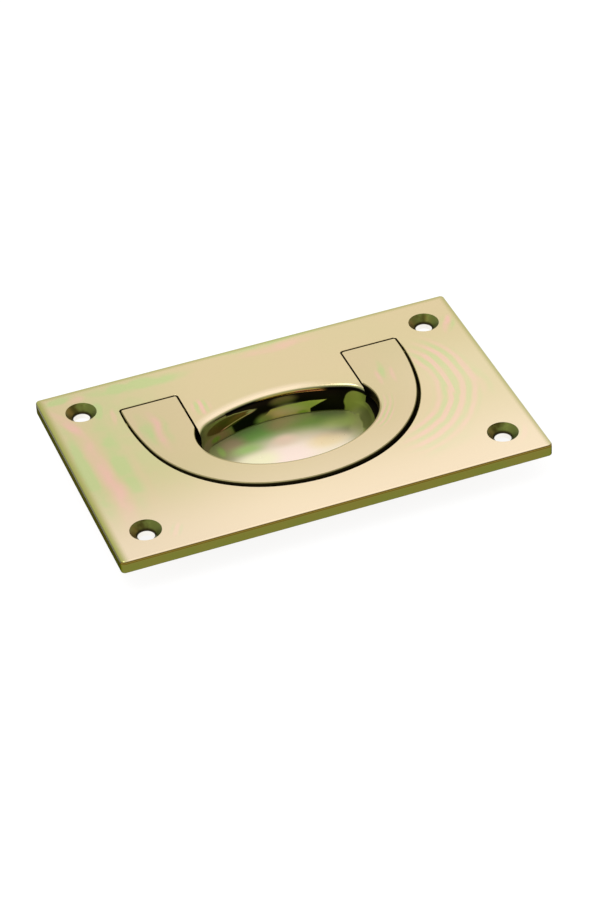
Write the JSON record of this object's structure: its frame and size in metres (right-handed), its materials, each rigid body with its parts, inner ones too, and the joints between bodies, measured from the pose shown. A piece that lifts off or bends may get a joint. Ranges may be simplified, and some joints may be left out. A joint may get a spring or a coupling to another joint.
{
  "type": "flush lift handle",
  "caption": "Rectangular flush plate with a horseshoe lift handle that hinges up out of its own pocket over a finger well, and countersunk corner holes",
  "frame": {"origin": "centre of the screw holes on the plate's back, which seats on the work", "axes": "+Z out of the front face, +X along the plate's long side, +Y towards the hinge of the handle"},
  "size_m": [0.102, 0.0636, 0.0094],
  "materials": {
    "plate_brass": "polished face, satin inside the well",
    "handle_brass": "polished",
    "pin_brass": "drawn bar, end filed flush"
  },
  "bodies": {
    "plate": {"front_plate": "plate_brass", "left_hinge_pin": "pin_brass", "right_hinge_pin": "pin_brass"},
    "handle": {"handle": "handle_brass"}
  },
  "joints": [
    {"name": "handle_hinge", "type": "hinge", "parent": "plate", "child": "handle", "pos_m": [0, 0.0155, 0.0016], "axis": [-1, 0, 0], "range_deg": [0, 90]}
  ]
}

■ **Directions**:
Using the listing above, list every line in which the string "bodies" occurs.

■ **Solved problem**:
Write the JSON record of this object's structure: its frame and size in metres (right-handed), its materials, each rigid body with its parts, inner ones too, and the joints between bodies, measured from the pose shown. A piece that lifts off or bends may get a joint. Ranges may be simplified, and some joints may be left out. A joint may get a spring or a coupling to another joint.
  "bodies": {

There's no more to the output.